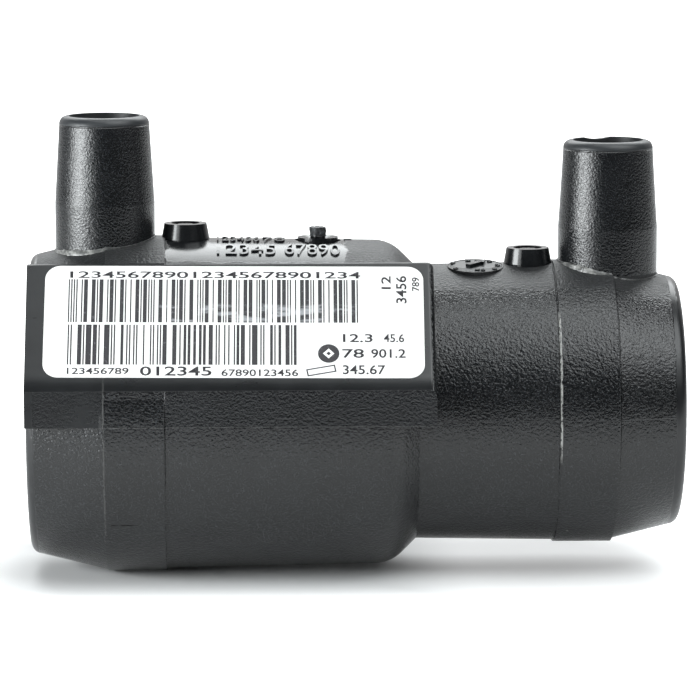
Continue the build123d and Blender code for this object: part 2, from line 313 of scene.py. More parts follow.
def raise_on_body(piece, height, sink=0.06 * MM):
    """Lays a flat mesh on the body from above and gives it its height, with its foot sunk a little."""
    in_edit(piece, lambda: bpy.ops.mesh.subdivide(number_cuts=2))
    place_in_mesh(piece, Matrix.Translation((0, 0, cad_box[1][2])))
    lay = piece.modifiers.new("lay", "SHRINKWRAP")
    lay.target = frame["nodes"]["coupler_body"]
    lay.wrap_method = "PROJECT"
    lay.use_project_z = True
    lay.use_negative_direction = True
    lay.use_positive_direction = False
    thicken(piece, height + sink, 1.0 - 2.0 * sink / (height + sink))
    return piece


def bead(name, points, radii, rounding=2):
    """A thin closed bead of the given radii through points."""
    line = bpy.data.curves.new(name, "CURVE")
    line.dimensions = "3D"
    line.bevel_depth = 1.0
    line.bevel_resolution = rounding
    line.use_fill_caps = True
    spline = line.splines.new("POLY")
    spline.points.add(len(points) - 1)
    for point, place, radius in zip(spline.points, points, radii):
        point.co = (*place, 1.0)
        point.radius = radius
    piece = bpy.data.objects.new(name, line)
    bpy.context.scene.collection.objects.link(piece)
    only(piece)
    bpy.ops.object.convert(target="MESH")
    piece = bpy.context.object
    close_and_face_out(piece)
    smooth(piece, 60)
    return piece


# ---- Small tools for materials ------------------------------------------------------------------------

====

[THE TASK]: Extract the full listing above without alteration.

[TASK OUTPUT]:
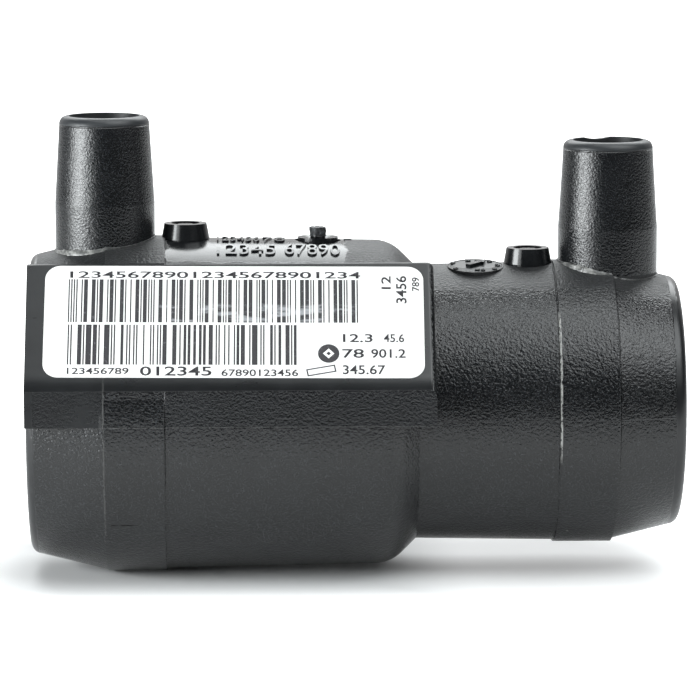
Continue the build123d and Blender code for this object: part 2, from line 313 of scene.py. More parts follow.
def raise_on_body(piece, height, sink=0.06 * MM):
    """Lays a flat mesh on the body from above and gives it its height, with its foot sunk a little."""
    in_edit(piece, lambda: bpy.ops.mesh.subdivide(number_cuts=2))
    place_in_mesh(piece, Matrix.Translation((0, 0, cad_box[1][2])))
    lay = piece.modifiers.new("lay", "SHRINKWRAP")
    lay.target = frame["nodes"]["coupler_body"]
    lay.wrap_method = "PROJECT"
    lay.use_project_z = True
    lay.use_negative_direction = True
    lay.use_positive_direction = False
    thicken(piece, height + sink, 1.0 - 2.0 * sink / (height + sink))
    return piece


def bead(name, points, radii, rounding=2):
    """A thin closed bead of the given radii through points."""
    line = bpy.data.curves.new(name, "CURVE")
    line.dimensions = "3D"
    line.bevel_depth = 1.0
    line.bevel_resolution = rounding
    line.use_fill_caps = True
    spline = line.splines.new("POLY")
    spline.points.add(len(points) - 1)
    for point, place, radius in zip(spline.points, points, radii):
        point.co = (*place, 1.0)
        point.radius = radius
    piece = bpy.data.objects.new(name, line)
    bpy.context.scene.collection.objects.link(piece)
    only(piece)
    bpy.ops.object.convert(target="MESH")
    piece = bpy.context.object
    close_and_face_out(piece)
    smooth(piece, 60)
    return piece


# ---- Small tools for materials ------------------------------------------------------------------------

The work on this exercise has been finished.